Na primeira leitura, temos um trecho do livro do Eclesiástico (Eclo, 3, 3-17), também conhecido como Ben Sirac ou Sirácide, em alusão ao seu escritor. Este era um judeu chamado Jesus Ben Sirac, que escreveu uma meditação sobre a felicidade, partindo da sabedoria tradicional do povo hebreu, numa época em que a cultura grega se espalhava entre os judeus. O autor quis reforçar os valores hebraicos tradicionais, que não devem ser substituídos pela cultura alienígena, detalhando-os para ensinamento dos mais jovens. Este livro não fazia parte da antiga bíblia judaica, sendo por isso considerado deuterocanônico. Ele foi incluído no cânon da Bíblia Católica após muitas discussões sobre a pertinência disso, porque nem todos os Padres da Igreja antiga assim o consideravam. Foi um dos motivos do protesto de Lutero, que não concordava com a sua inclusão na Bíblia.

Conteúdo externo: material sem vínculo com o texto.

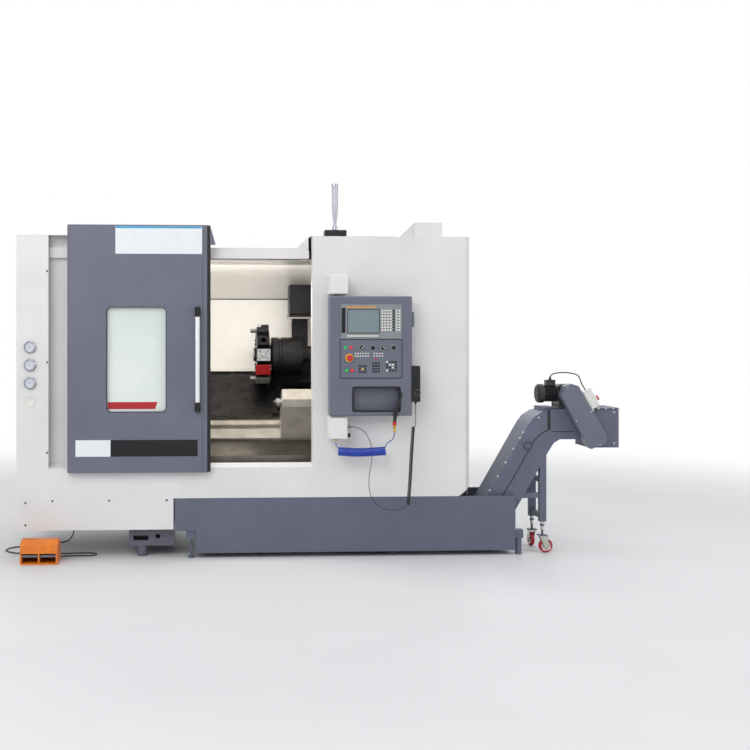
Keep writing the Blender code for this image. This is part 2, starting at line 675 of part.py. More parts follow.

Dentro do tema geral do livro, que trata da felicidade, a leitura escolhida pela liturgia traz conselhos aos filhos sobre o respeito aos pais, que tem a aprovação e a bênção de Javé. O cuidado dos filhos com os pais idosos, mesmo quando já sem lucidez, além de ser uma obrigação moral deles, torna-se também motivo de santificação, para perdão dos pecados, cuja recompensa será devolvida por Javé. O conteúdo do texto se aplica perfeitamente na nossa sociedade, como aliás se aplicou em todas as épocas, porque a relação pais e filhos foi sempre um dos pontos fundamentais de sustentação da sociedade e as admoestações da sabedoria antiga são, podemos dizer, perenes e supraculturais.

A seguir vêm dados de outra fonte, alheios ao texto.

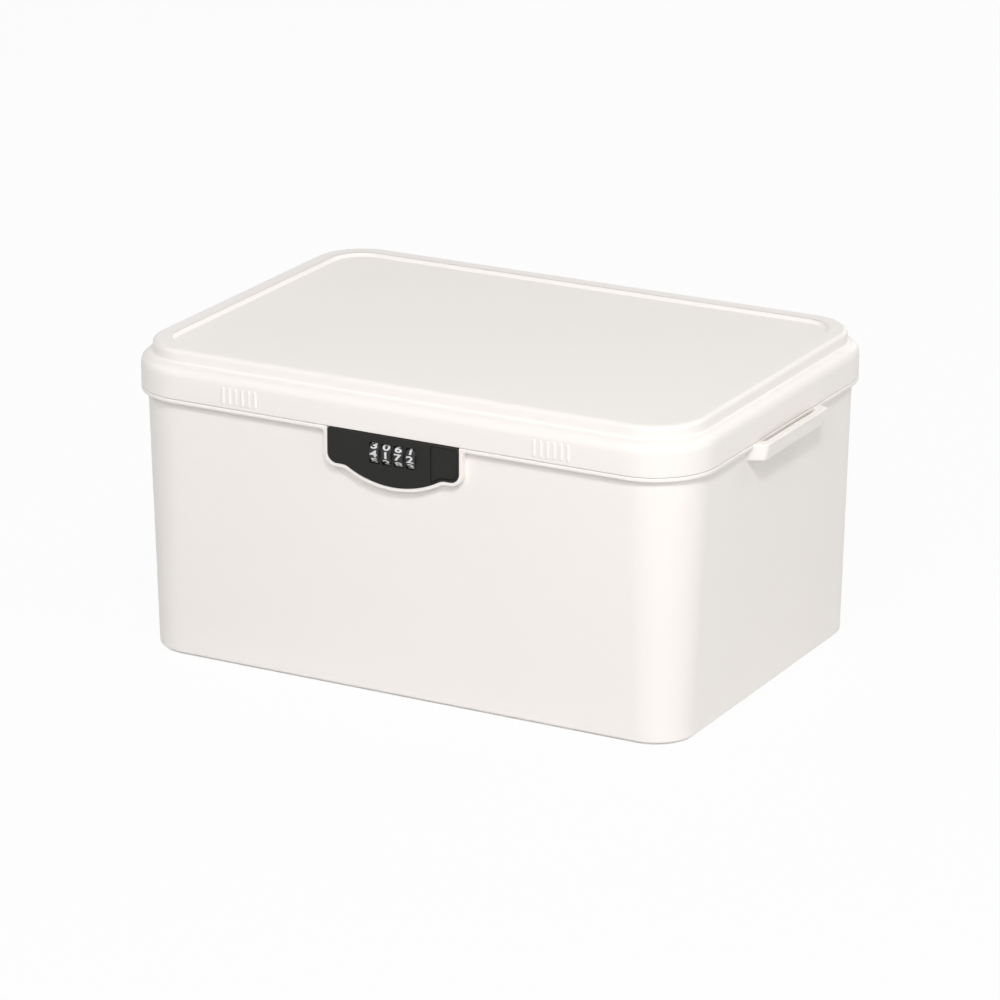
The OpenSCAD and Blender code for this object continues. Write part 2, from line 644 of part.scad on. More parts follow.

A segunda leitura, de Paulo a Colossenses (Cl 3, 12-21) exorta os membros daquela comunidade ao exercício da caridade, da tolerância e do amor fraterno, como regra básica para a harmonia que deve marcar a vivência dos cristãos. Paulo escreveu esta carta quando estava na prisão em Roma e soube de algumas desavenças que ocorriam entre os cristãos de Colossos. Conclama as esposas a serem solícitas com os maridos e estes a amarem as esposas e não ser grosseiros com elas. Depois, admoesta os filhos para obedecerem aos pais, até parece que Paulo procura complementar ou atualizar a leitura do Sirácide, texto que ele devia muito bem conhecer.

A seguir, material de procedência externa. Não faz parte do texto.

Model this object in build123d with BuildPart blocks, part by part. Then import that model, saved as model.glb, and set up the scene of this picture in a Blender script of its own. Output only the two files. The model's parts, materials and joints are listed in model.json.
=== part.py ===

No evangelho de Lucas (Lc 2, 41-52), temos mais um daqueles detalhes da vida de Jesus que somente este evangelista veio a saber, por conta da sua convivência cotidiana com Maria. Inicia Lucas dando amostras da fidelidade da família de Nazaré ao cumprimento da Lei de Moisés, afirmando que os pais de Jesus iam todos os anos a Jerusalém, para a festa da Páscoa. Pela Lei mosaica, os jovens só tinham obrigação de acompanhar os pais para a celebração da Páscoa a partir dos 13 anos de idade, mas José e Maria levaram Jesus um pouco mais cedo, aos 12 anos, deduzindo-se que aquela teria sido a sua primeira participação. No retorno, ele se desgarrou do grupo e isso não foi percebido pelos seus pais, pois essas viagens a pé eram feitas em caravanas compostas de parentes e pessoas residentes em Nazaré e em cidades próximas. Nesse grande grupo, por certo as crianças maiores tinham liberdade para circular entre os parentes e conhecidos, de modo que a ausência de Jesus não foi notada de imediato. Provavelmente foi na primeira dormida, por não ter ele voltado para o grupo dos pais, que deram conta de sua falta. Por isso, diz Lucas que eles haviam caminhado já um dia inteiro quando perceberam a ausência do menino e voltaram a Jerusalém para procurá-lo.

Cada um de nós, pela experiência de pais e mães, pode imaginar a aflição de José e Maria por terem 'perdido' o menino numa cidade grande, cheia de estrangeiros, no meio destes também gente de maus costumes (porque isso há em todo lugar), pode supor o que se passava na cabeça e no coração deles. E ainda demorou um tempo enorme: três dias de buscas, que devem ter parecido uma eternidade. Jerusalém, em tempos de festa da Páscoa, devia ficar assim como ficam as nossas cidades romeiras de Canindé e Juazeiro do Norte, na época dos festejos. Quem já esteve lá nesses períodos, pode fazer melhor uma ideia do ambiente. Vê-se que, apesar de toda a fé, que certamente nunca lhes faltou, a situação psicológica de José e Maria era de grande estresse e angústia, tanto que, ao encontrarem o menino na sinagoga, ao invés de se sentirem aliviados, deram-lhe um 'puxão de orelhas': porque você fez isso conosco, disse Maria?

Eu fico aqui imaginando a cena de Maria contando essas histórias para Lucas. Com certeza, um grande exercício de paciência deste, porque penso que somente a muito custo Maria concordava em revelar certos detalhes. E para ela falar no 'pito' que deu no menino após a angustiante procura, deve ter sido permeado de reticências, as quais Lucas ia completando com o conhecimento que ele tinha da personalidade de Maria. E a resposta de Jesus até parece indelicada, pois o mais esperado seria um pedido de desculpas. No entanto, Ele chegou a ser até arrogante ao dizer: eu estava cuidando das coisas do meu Pai... e Maria se acalmou e conservou mais este mistério em seu coração.

Com este episódio, o evangelista Lucas conclui a parte em que trata da infância de Jesus. Certamente, Maria deve ter contado a ele outros detalhes que, no entanto, não foram incluídos neste escrito. Depois deste fato, Jesus já vai aparecer adulto, com cerca de 30 anos. As especulações dos estudiosos indicam que, nesse meio tempo, ele frequentou uma escola rabínica, provavelmente a escola dos Essênios, uma comunidade que existiu nas margens do Mar Morto e que foi destruída por ocasião da dominação romana. Embora sendo Deus, Jesus não 'nasceu sabendo' as escrituras, ele precisou estudar e assim, quando iniciou sua missão no deserto, após o batismo por João, Ele já tinha conhecimento suficiente da Lei de Moisés e dos Profetas, como os doutores do seu tempo. O que o evangelista fez questão de ressaltar foi que, superado esse episódio, o menino foi obediente em tudo aos seus pais. Esse exemplo de harmonia familiar é o grande legado que devemos aprender da Sagrada Família de Nazaré, o qual deve ser assimilado também pelos modelos familiares alternativos, para que sempre se orientem no sentido dos verdadeiros ensinamentos cristãos.